Henrique Rodriguez disse...

Gosto de ler textos assim porque sempre aprend muito sobre carros do passado. É até um pouco melancólico ver que carros de luxo eram feitos de modo menos "predefinido" do que hoje, mesmo com tantas opções de personalização.

Antonio Seabra disse...

Quando era moleque tive o prazer de conhecer o Gastão, que era amigo de meu avo e de meu pai. Era uma pessoa fantastica, admirável mesmo !
Infelizmente, ele nos deixou no ano que se findou.

Antonio

Unknown disse...

bela aula de uma das milhares de historias que o mundo dos automóveis escreveu e devem ser resgatadas como nesse belo texto.

Carlos Scheidecker disse...

Que espetáculo Mestre Mahar,

Sempre acreditei nas crendices populares em relação ao R&R e a rainha. Vou pedir para meu pai ler esse.

Como sabe andei muito com um Silver Wraith 1950 com câmbio manual na coluna. Era um Sedan. Coisas da minha formação graças ao meu pai.
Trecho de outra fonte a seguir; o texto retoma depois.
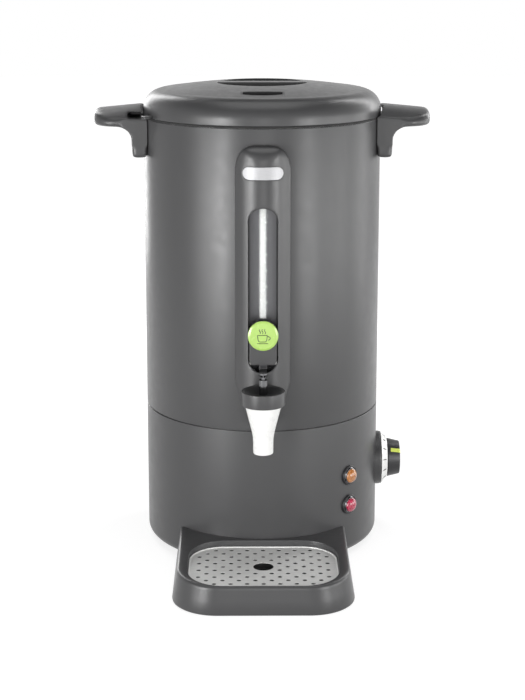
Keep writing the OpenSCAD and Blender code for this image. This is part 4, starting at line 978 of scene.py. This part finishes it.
def pale(name, colour, near, far):
    """A diffuse stage surface that the background's rays see brighter, most of all far out."""
    material = bpy.data.materials.new(name)
    material.use_nodes = True
    tree = material.node_tree
    tree.nodes.clear()
    new, link = tree.nodes.new, tree.links.new
    place, distance, scaled = (new("ShaderNodeTexCoord"), new("ShaderNodeVectorMath"),
                               new("ShaderNodeMath"))
    distance.operation, scaled.operation = "LENGTH", "MULTIPLY"
    link(place.outputs["Object"], distance.inputs[0])
    link(sees_background(tree), scaled.inputs[0])
    link(map_range(tree, distance.outputs["Value"], 0.3, 0.8, near, far), scaled.inputs[1])
    diffuse, shine, both, out = (new("ShaderNodeBsdfDiffuse"), new("ShaderNodeEmission"),
                                 new("ShaderNodeAddShader"), new("ShaderNodeOutputMaterial"))
    diffuse.inputs["Color"].default_value = colour
    link(scaled.outputs[0], shine.inputs["Strength"])
    link(diffuse.outputs[0], both.inputs[0])
    link(shine.outputs[0], both.inputs[1])
    link(both.outputs[0], out.inputs["Surface"])
    return material


def make_floor():
    half = 6
    mesh = bpy.data.meshes.new("floor")
    mesh.from_pydata([(-half, -half, 0), (half, -half, 0), (half, half, 0), (-half, half, 0)], [],
                     [(0, 1, 2, 3)])
    mesh.materials.append(pale("pale floor", (0.35, 0.35, 0.35, 1), 0.78, 1.0))
    floor = bpy.data.objects.new("floor", mesh)
    bpy.context.scene.collection.objects.link(floor)
    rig.stage(floor)


def make_world(ambient, overhead):
    """White all round for the camera; dim for diffuse light, and darker overhead in mirrors."""
    world = bpy.data.worlds.new("studio")
    bpy.context.scene.world = world
    world.use_nodes = True
    tree = world.node_tree
    tree.nodes.clear()
    new, link = tree.nodes.new, tree.links.new
    place, parts, path, seen = (new("ShaderNodeTexCoord"), new("ShaderNodeSeparateXYZ"),
                                new("ShaderNodeLightPath"), new("ShaderNodeMath"))
    dim, bright, mix, out = (new("ShaderNodeBackground"), new("ShaderNodeBackground"),
                             new("ShaderNodeMixShader"), new("ShaderNodeOutputWorld"))
    seen.operation = "MAXIMUM"
    link(place.outputs["Generated"], parts.inputs[0])
    link(map_range(tree, parts.outputs["Z"], 0.3, 0.75, 1, overhead), seen.inputs[0])
    link(path.outputs["Is Camera Ray"], seen.inputs[1])
    link(seen.outputs[0], bright.inputs["Strength"])
    dim.inputs["Strength"].default_value = ambient
    dim.inputs["Color"].default_value = bright.inputs["Color"].default_value = (1, 1, 1, 1)
    link(sees_background(tree), mix.inputs["Fac"])
    link(dim.outputs[0], mix.inputs[1])
    link(bright.outputs[0], mix.inputs[2])
    link(mix.outputs[0], out.inputs["Surface"])


def softbox(name, azimuth, height, distance, width, tall, power):
    """An area light facing the urn; azimuth 0 is in front, positive towards +X."""
    light = bpy.data.lights.new(name, "AREA")
    light.shape, light.size, light.size_y, light.energy = "RECTANGLE", width, tall, power
    lamp = bpy.data.objects.new(name, light)
    bpy.context.scene.collection.objects.link(lamp)
    angle = math.radians(azimuth)
    lamp.location = (distance*math.sin(angle), -distance*math.cos(angle), height)
    aim = Vector((0, 0, 0.25)) - lamp.location
    lamp.rotation_euler = aim.to_track_quat("-Z", "Y").to_euler()
    lamp.visible_camera = False


def make_camera():
    """The photo's view from slightly above, with a small shift that centres the urn."""
    azimuth, pitch, distance = math.radians(-0.46), math.radians(11.43), 1.7705
    target = Vector((0.0006, 0, 0.3003))
    level = math.cos(pitch)
    back = Vector((math.sin(azimuth)*level, -math.cos(azimuth)*level, math.sin(pitch)))
    data = bpy.data.cameras.new("camera")
    data.lens = 1623.7/700*36
    data.sensor_width = 36
    data.shift_y = -0.12
    camera = bpy.data.objects.new("camera", data)
    bpy.context.scene.collection.objects.link(camera)
    camera.location = target + back*distance
    camera.rotation_euler = (-back).to_track_quat("-Z", "Y").to_euler()
    bpy.context.scene.camera = camera


make_floor()
make_world(0.15, 0.12)
softbox("key left", -37, 0.26, 1.3, 0.28, 0.48, 8.8)
softbox("side left", -54, 0.26, 1.3, 0.22, 0.48, 2.6)
softbox("front right", 42, 0.26, 1.3, 0.34, 0.48, 5.2)
softbox("side right", 72, 0.26, 1.3, 0.7, 0.48, 4.2)
softbox("far right", 105, 0.26, 1.3, 0.5, 0.48, 2.2)
softbox("back left", -150, 0.7, 1.3, 0.3, 1.4, 8)
softbox("back right", 130, 1.0, 1.3, 0.3, 1.4, 8)
softbox("front", 2, 0.3, 1.3, 0.3, 0.5, 1.6)
softbox("top", 0, 1.9, 0.2, 1.3, 1.3, 10)
make_camera()
bpy.context.scene.view_settings.view_transform = "Standard"

visual_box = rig.bounds()
with open("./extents.json", "w") as size_file:
    json.dump({"cad": [list(v) for v in cad_box], "visual": [list(v) for v in visual_box]}, size_file)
Alexandre Zamariolli disse...

Caro Mahar,
Começar um novo ano é sempre bom. E, se for de Rolls-Royce, melhor ainda!
Feliz 2011!

Luby disse...

otimo texto Mahar, um pouco de historia não faz mal a ninguem.
abs
Helio

Unknown disse...

Será que o Rolls fechado não é esse que está a venda no link:
http://www.clubedofordinho.com.br/imagens/classificados-outubro-10/21-Rolls%20Royce%20Silver%20Wraith%20%201953---pronto.jpg ? É um Silver Wraith 53 como o mencionado na matéria.

José Rezende - Mahar disse...

não, pela cor deve ser o dos Peixoto de castro, que veio junto com os de Getulio.